Hamilton also stressed the importance of the game for the nascent video games industry in the USSR, and later Russia: "Tetris was the first game developed in the Soviet Union that was exported to the U.S. and other western markets. It really opened the door for a number of Russian developers who continue to make great content for global markets,” he told RBTH.
Pajitnov assembled the first Tetris prototype on June, 6, 1984, but he then continued to refine his new game for several months. Hence, the real birthday of this brilliant puzzle – at least according to most Russian sources – is July, 18, 1985. Indeed, it was in the summer of 1985 that the updated, color version of the game for IBM-compatible computers started circulating among Pajitnov’s friends and colleagues at the Dorodnitsyn Computing Center of the Soviet Academy of Sciences in Moscow. Thus began the rise of Tetris – first in its country of origin, and later around the world.
In those days, the exports of Soviet computers and software were officially controlled by the Electronorgtekhnika state corporation (also known by its shorter name, Elorg).
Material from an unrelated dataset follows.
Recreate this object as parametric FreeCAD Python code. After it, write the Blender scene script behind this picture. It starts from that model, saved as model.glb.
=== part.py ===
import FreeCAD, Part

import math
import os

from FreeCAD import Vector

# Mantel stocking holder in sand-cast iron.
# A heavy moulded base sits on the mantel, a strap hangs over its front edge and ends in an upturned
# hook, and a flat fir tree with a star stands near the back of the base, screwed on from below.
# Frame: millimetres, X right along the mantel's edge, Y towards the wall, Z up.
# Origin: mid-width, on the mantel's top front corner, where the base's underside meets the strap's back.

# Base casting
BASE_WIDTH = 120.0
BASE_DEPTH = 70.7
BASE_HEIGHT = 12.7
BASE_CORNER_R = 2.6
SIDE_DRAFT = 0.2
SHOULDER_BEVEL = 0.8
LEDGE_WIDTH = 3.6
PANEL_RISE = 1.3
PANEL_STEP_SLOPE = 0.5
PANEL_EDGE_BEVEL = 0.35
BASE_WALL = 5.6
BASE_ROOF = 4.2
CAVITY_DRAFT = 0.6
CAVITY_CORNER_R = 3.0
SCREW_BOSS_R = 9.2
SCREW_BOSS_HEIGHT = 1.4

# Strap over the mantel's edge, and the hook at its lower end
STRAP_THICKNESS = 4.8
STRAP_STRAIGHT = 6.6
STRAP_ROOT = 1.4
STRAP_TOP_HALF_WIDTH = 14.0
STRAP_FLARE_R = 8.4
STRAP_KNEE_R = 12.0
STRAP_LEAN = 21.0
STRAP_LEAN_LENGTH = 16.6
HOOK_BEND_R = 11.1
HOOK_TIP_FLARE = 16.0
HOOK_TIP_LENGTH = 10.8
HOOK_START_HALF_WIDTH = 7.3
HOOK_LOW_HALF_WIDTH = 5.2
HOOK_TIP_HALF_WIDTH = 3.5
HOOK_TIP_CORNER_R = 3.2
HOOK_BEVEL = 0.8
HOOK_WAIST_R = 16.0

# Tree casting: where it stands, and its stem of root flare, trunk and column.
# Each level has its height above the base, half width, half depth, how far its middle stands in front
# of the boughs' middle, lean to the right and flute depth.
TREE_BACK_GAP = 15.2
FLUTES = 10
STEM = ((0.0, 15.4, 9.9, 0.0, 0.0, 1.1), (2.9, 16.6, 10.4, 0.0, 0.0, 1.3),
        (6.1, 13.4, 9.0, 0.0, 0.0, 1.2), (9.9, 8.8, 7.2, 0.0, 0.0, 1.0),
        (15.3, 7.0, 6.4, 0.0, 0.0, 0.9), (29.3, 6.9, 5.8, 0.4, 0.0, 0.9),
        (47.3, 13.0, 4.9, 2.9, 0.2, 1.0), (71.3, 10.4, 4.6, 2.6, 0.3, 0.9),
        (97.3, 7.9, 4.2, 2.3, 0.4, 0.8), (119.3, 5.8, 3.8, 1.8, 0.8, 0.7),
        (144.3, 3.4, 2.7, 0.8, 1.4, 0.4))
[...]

However, even before any actual agreement was signed with Soviet officials, several foreign companies released unlicensed versions of the game and started selling the rights to something they did not really own to each other.
The complex tangle of issues, some participants of which flaunted their personal connections with Soviet leader Mikhail Gorbachev, finally ended years later, with Atari acquiring the rights to an arcade version of the game and Nintendo obtaining the home console version.
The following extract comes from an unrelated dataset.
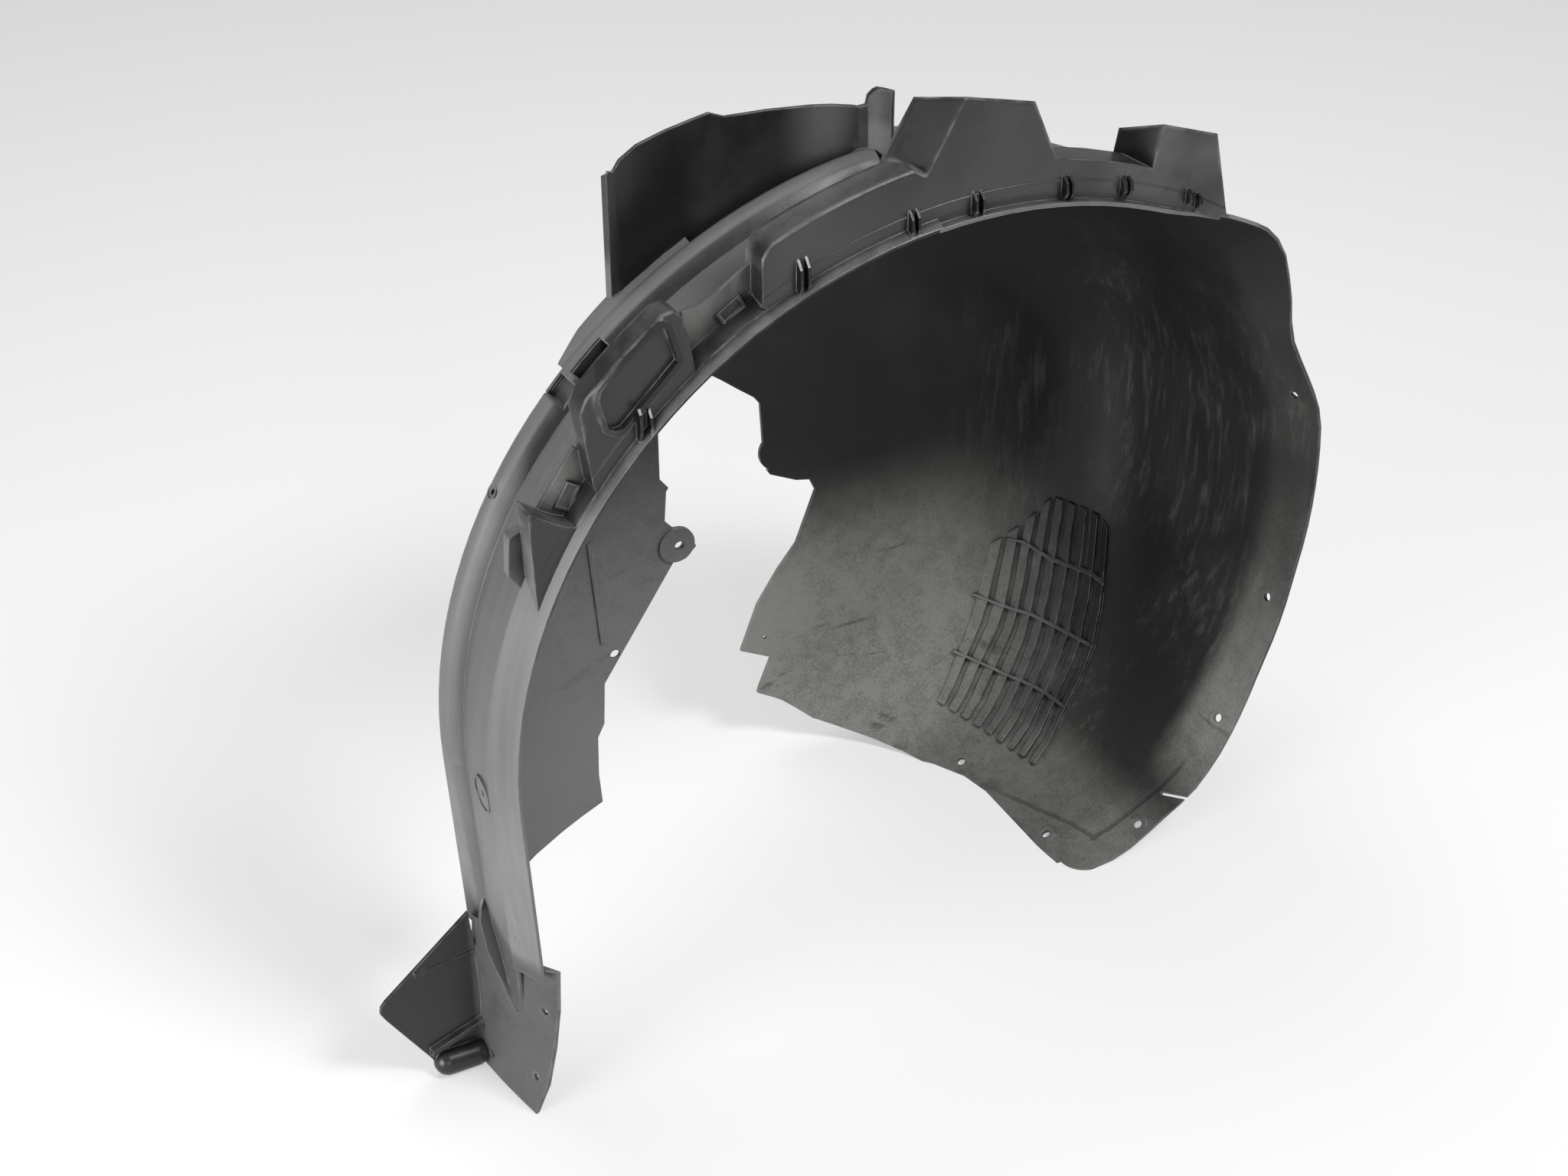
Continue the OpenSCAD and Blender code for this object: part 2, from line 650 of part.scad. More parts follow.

In 1996, Pajitnov, having moved to the United States by then, created The Tetris Company and restored the rights to the game to himself, later signing an agreement waiving any further claims with the now-private Elorg. Ever since, the designer, who made very little money from the game’s popularity during the 1980s, has received royalties from all new releases of Tetris (including the latest version for new hardware platforms by Ubisoft).
This represents a major issue for Russian programmer Vadim Gerasimov, who – at the age of 16, no less – had helped Pajitnov to port the game, originally developed for the Elektronika-60 Soviet computer, to the IBM PC.
There are numerous versions of Tetris on the market today, spanning virtually all kinds of personal computers, home gaming platforms and handheld consoles. It would simply be impossible to count the actual number of copies sold, all the more so since a lot of them were distributed free as pre-installed apps in various devices.
Pajitnov’s invention became the first game ported to mobile phones, appearing on the Hagenuk MT-2000 model in 1994. In the late 1990s, Russia was invaded by Chinese handheld electronic game devices named Brick Game, which also included Tetris as the main game.
But perhaps the biggest contribution to the gaming industry made by Tetris was its release on the Nintendo Game Boy portable game console. The puzzle game helped the Japanese company to beat the competition and solidify their leadership on the multibillion handheld consoles market. Tetris is still available for the Nintendo 3DS, the Game Boy’s modern descendant, albeit with a number of additional features, such as a multiplayer mode supporting up to eight players, and augmented reality modes.
Western companies, including Nintendo and American developer Spectrum Holobyte, began adding some “Soviet flavor” to Tetris back in the late 1980s as the game continued to grow in popularity.
For instance, photos of the first man in space Yuri Gagarin, as well as German pilot Mathias Rust (known for illegally landing a single-engine Cessna plane near Red Square in Moscow in 1987) were used as background images in some of the versions. And, of course, the soundtrack – the Russian folk song “Korobeiniki” which is now known internationally as “the Tetris theme.”
The Tetris song. Source: YouTube
Nowadays, Tetris is regarded as one of the all-time classic video games, akin to Pac-Man and Space Invaders, and is even referenced in art. In 2012, the Museum of Modern Art of New York City acquired Tetris and 13 other video games, which have been included in the museum’s collection.
Alexey Pajitnov created about a dozen games after Tetris, but those titles are far too obscure for modern gamers to be familiar with. The only exception is Hexic, a puzzle game designed in 2003 and regularly re-released for new platforms; this time, the player’s task is to assemble clusters of hexagons of the same color.
Although Pajitnov is often accused of being a gaming one-hit-wonder, he retorts by pointing out that Tetris spawned a whole new genre of games. And in that sense, any modern tile-matching puzzle game, from Bejeweled to Candy Crush Saga, owes at least some of its success to the ancient Soviet title.
“Tetris is not just one of the most popular and recognizable games of all time, it is also one of those rare and precious things that make up what we call ‘the Russian cultural code,’” said Alexander Kuzmenko. “It is just like an ushanka or a matryoshka – the average citizen of any developed country will instantly recognize Tetris as “that game invented by Russians.”